───── Data to process

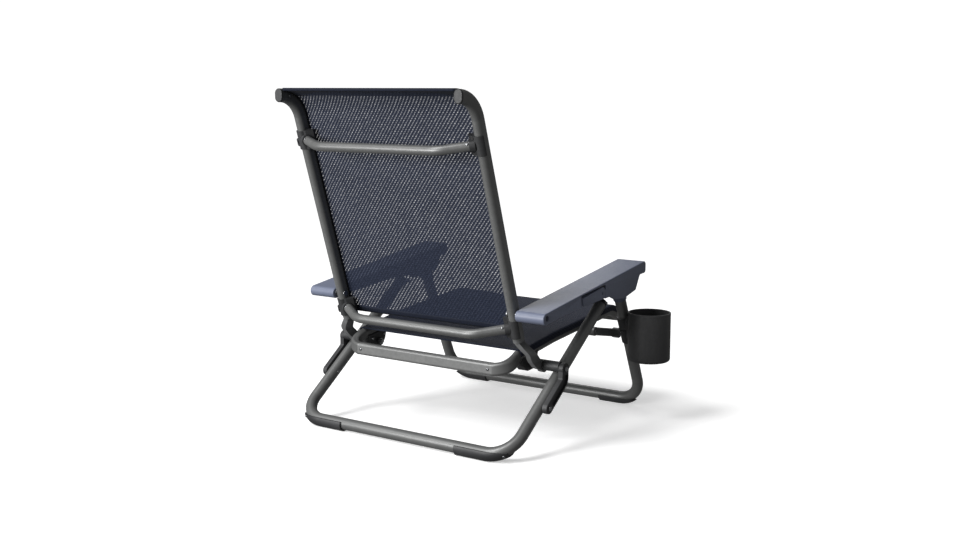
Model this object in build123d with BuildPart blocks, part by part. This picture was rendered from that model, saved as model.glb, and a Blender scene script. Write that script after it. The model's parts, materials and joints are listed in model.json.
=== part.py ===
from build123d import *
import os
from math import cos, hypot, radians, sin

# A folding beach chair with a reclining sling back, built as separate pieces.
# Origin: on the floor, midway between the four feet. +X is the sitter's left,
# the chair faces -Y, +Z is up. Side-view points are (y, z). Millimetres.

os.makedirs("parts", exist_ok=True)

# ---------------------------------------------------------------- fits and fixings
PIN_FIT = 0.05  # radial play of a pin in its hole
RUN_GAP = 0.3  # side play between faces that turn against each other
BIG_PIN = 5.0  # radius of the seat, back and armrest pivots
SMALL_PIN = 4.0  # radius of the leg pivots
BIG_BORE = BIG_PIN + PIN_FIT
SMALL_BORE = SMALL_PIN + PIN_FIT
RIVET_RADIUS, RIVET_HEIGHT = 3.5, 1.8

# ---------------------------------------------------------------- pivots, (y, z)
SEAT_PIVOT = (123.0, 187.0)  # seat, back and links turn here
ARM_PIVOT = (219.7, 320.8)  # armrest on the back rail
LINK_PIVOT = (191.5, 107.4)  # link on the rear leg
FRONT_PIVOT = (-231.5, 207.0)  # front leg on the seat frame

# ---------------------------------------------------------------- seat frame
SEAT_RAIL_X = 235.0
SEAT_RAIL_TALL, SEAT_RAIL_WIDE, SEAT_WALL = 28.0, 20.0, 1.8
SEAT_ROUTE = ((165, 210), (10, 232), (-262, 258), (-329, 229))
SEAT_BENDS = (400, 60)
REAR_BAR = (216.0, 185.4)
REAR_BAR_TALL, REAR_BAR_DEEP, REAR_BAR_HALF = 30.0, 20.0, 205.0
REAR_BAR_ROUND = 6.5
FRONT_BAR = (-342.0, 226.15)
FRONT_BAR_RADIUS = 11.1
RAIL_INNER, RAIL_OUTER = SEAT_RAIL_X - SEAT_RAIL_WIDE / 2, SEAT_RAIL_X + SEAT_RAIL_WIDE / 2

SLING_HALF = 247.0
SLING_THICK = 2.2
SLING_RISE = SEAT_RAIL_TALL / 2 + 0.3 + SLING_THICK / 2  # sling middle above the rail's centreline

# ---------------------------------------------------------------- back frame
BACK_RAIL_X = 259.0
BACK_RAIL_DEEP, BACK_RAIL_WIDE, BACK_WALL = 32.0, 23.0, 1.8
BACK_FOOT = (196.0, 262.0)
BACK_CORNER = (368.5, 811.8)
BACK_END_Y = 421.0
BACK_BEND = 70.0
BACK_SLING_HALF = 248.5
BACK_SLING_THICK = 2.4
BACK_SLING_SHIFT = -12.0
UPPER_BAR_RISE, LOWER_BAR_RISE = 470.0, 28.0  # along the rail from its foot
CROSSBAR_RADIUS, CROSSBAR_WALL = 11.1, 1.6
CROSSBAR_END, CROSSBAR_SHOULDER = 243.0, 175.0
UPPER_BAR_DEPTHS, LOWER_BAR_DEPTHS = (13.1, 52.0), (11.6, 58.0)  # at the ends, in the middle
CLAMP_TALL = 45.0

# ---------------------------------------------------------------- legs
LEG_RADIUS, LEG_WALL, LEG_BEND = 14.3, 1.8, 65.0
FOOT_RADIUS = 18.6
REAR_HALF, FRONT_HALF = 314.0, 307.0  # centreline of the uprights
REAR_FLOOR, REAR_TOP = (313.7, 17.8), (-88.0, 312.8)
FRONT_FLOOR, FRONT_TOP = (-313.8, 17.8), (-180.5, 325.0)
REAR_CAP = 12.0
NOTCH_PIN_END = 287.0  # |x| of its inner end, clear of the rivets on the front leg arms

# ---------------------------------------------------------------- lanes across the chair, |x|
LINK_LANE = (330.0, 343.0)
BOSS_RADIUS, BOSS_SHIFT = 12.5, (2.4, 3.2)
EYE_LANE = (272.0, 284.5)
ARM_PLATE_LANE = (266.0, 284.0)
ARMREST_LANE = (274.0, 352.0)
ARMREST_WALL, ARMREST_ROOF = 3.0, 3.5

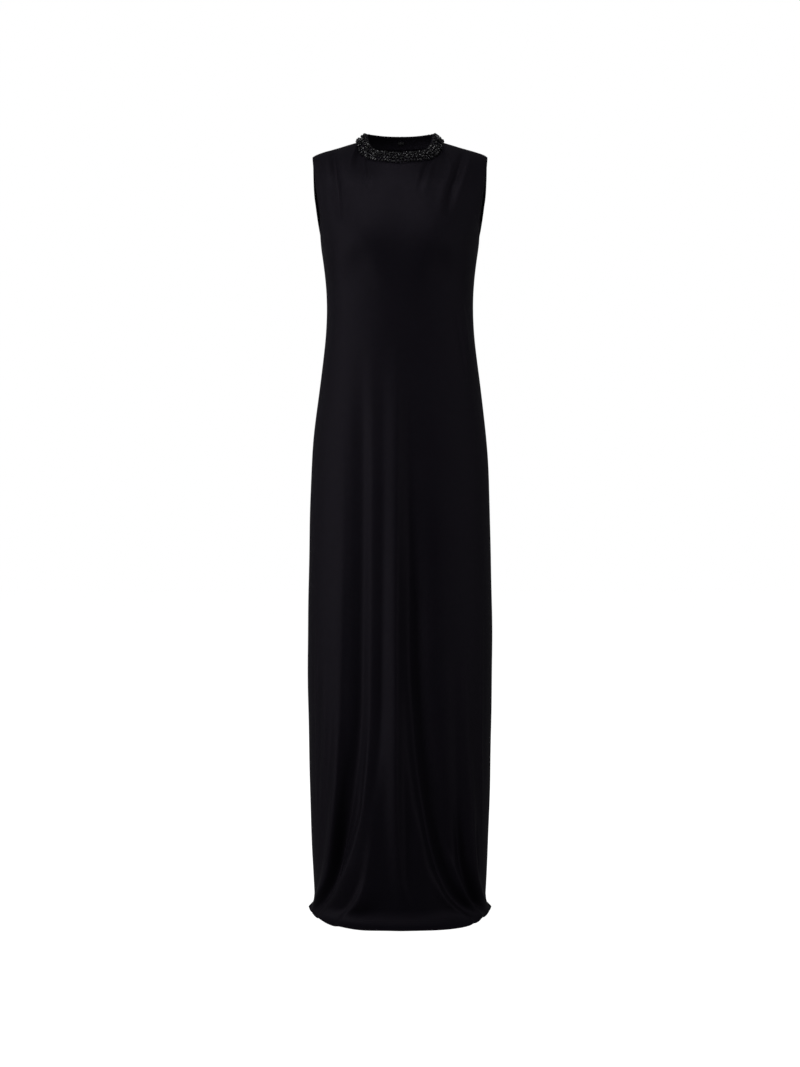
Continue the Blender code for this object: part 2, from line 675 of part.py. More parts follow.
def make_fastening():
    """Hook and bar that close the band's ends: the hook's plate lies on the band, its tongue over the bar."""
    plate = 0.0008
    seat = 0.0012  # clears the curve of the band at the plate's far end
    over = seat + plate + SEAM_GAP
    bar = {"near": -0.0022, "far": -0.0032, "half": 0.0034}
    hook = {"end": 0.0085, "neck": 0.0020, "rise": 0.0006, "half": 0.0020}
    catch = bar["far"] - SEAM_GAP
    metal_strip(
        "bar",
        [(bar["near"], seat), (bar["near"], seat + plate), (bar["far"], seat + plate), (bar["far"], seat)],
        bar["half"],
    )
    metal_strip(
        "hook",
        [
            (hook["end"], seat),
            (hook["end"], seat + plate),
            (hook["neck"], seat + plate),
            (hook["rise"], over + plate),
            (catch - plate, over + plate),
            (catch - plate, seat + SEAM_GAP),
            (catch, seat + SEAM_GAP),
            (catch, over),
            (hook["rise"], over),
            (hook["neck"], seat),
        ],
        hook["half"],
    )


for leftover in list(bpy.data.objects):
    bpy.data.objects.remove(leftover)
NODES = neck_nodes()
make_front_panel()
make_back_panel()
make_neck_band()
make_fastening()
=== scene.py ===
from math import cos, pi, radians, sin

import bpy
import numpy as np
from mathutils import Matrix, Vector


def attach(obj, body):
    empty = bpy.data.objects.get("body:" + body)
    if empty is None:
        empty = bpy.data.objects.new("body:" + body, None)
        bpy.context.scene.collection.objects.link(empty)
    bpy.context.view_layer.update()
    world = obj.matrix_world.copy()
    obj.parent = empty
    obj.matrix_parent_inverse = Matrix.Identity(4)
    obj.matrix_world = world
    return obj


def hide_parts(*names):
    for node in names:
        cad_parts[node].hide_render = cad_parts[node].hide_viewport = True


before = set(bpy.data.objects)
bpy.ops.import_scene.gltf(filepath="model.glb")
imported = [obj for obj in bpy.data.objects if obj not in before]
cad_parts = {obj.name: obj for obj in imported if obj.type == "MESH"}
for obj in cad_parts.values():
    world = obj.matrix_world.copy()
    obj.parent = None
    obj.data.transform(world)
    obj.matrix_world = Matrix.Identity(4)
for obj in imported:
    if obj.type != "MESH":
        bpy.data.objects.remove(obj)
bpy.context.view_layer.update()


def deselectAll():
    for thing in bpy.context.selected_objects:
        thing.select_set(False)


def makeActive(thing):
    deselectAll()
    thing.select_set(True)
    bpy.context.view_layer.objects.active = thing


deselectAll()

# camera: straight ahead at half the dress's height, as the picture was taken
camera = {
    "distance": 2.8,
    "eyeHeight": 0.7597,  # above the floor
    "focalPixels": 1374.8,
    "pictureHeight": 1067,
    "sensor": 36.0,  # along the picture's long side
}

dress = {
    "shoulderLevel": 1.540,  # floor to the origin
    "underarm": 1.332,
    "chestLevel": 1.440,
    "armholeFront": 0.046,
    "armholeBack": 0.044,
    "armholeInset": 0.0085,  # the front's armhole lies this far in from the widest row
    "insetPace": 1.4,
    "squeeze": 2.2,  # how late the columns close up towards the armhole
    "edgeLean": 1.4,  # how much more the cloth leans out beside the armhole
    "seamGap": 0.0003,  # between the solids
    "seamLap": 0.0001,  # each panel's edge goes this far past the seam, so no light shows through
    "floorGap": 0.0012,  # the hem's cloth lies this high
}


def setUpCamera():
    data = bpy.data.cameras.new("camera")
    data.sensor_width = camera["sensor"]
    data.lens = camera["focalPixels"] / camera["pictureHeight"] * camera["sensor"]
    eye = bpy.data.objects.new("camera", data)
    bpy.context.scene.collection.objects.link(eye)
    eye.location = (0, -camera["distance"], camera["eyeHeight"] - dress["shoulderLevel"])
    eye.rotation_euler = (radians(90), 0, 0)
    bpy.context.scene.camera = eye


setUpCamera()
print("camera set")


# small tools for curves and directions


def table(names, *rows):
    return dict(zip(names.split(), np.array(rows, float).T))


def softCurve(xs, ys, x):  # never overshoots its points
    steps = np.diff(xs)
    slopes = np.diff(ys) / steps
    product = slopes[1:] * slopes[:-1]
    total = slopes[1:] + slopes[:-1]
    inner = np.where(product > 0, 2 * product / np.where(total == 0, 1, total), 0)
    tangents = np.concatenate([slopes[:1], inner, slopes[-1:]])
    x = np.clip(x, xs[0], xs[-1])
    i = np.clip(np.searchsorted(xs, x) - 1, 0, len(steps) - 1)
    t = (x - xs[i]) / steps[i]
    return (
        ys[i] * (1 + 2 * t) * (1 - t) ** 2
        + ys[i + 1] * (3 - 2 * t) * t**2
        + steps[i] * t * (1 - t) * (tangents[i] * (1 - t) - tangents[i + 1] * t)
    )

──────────

◆ **Problem**
Taking the material above, extract exactly and only the lines from the line with "for leftover in" to the line with "obj.matrix_parent_inverse = Matrix.Identity(4)", inclusive of both.

◆ **Written reply**
for leftover in list(bpy.data.objects):
    bpy.data.objects.remove(leftover)
NODES = neck_nodes()
make_front_panel()
make_back_panel()
make_neck_band()
make_fastening()
=== scene.py ===
from math import cos, pi, radians, sin

import bpy
import numpy as np
from mathutils import Matrix, Vector


def attach(obj, body):
    empty = bpy.data.objects.get("body:" + body)
    if empty is None:
        empty = bpy.data.objects.new("body:" + body, None)
        bpy.context.scene.collection.objects.link(empty)
    bpy.context.view_layer.update()
    world = obj.matrix_world.copy()
    obj.parent = empty
    obj.matrix_parent_inverse = Matrix.Identity(4)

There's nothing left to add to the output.